The conference aim is to address how can we provide an accessible countryside experience on the one hand, yet safeguard, conserve, and hopefully enhance, often-vulnerable wildlife, nature and heritage on the other?
We welcome a range of excellent speakers from different perspective to talk to the event. Our keynote address will be from Penny Anderson who is an international authority on ecology, nature conservation and the management of human-nature conflicts.

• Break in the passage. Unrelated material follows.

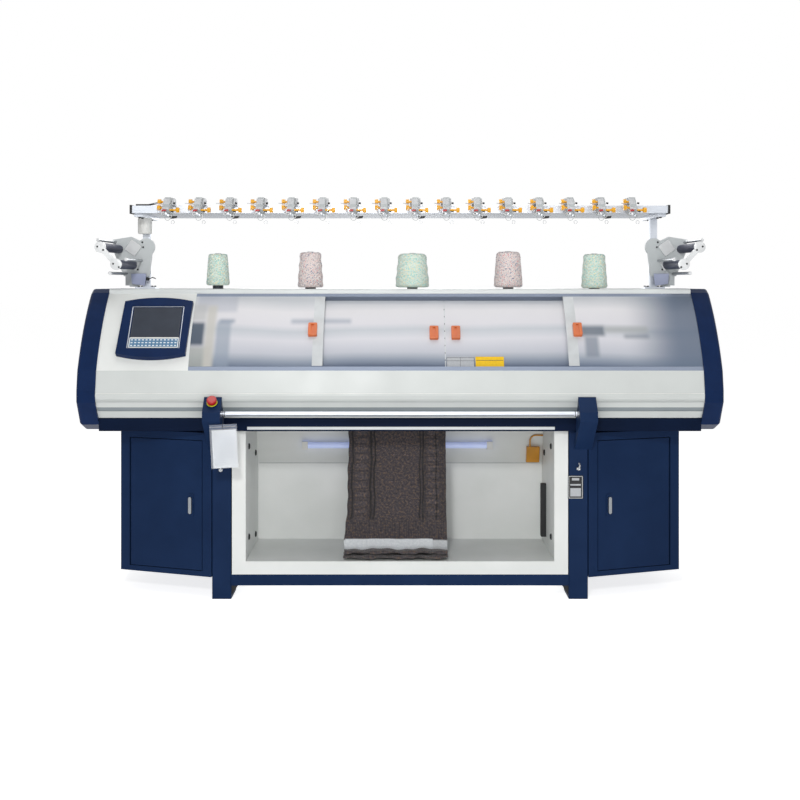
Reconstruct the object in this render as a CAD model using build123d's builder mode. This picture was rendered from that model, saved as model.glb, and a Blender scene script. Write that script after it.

Professor Ian Rotherham of Sheffield Hallam University, SYBRG Chair, says “Countryside visiting has been one of the great success stories of recent decades as we strive to increase access and participation. Indeed, there still remains much to do in terms of the involvement and engagement of a wider range of community groups and particularly minorities. However, despite the need on the one hand and the successes on the other, we are failing to invest public monies to facilitate this usage sustainably, and to manage or resolve user-conflicts effectively. NGOs are stepping in to fill the void left by public countryside services but they too require funding. Over-use and inappropriate use cannot be sustainable and the consequences are damage to sites, loss of protected species, degradation of footpaths, and conflicts between user groups – this is what we call ‘over-tourism’.”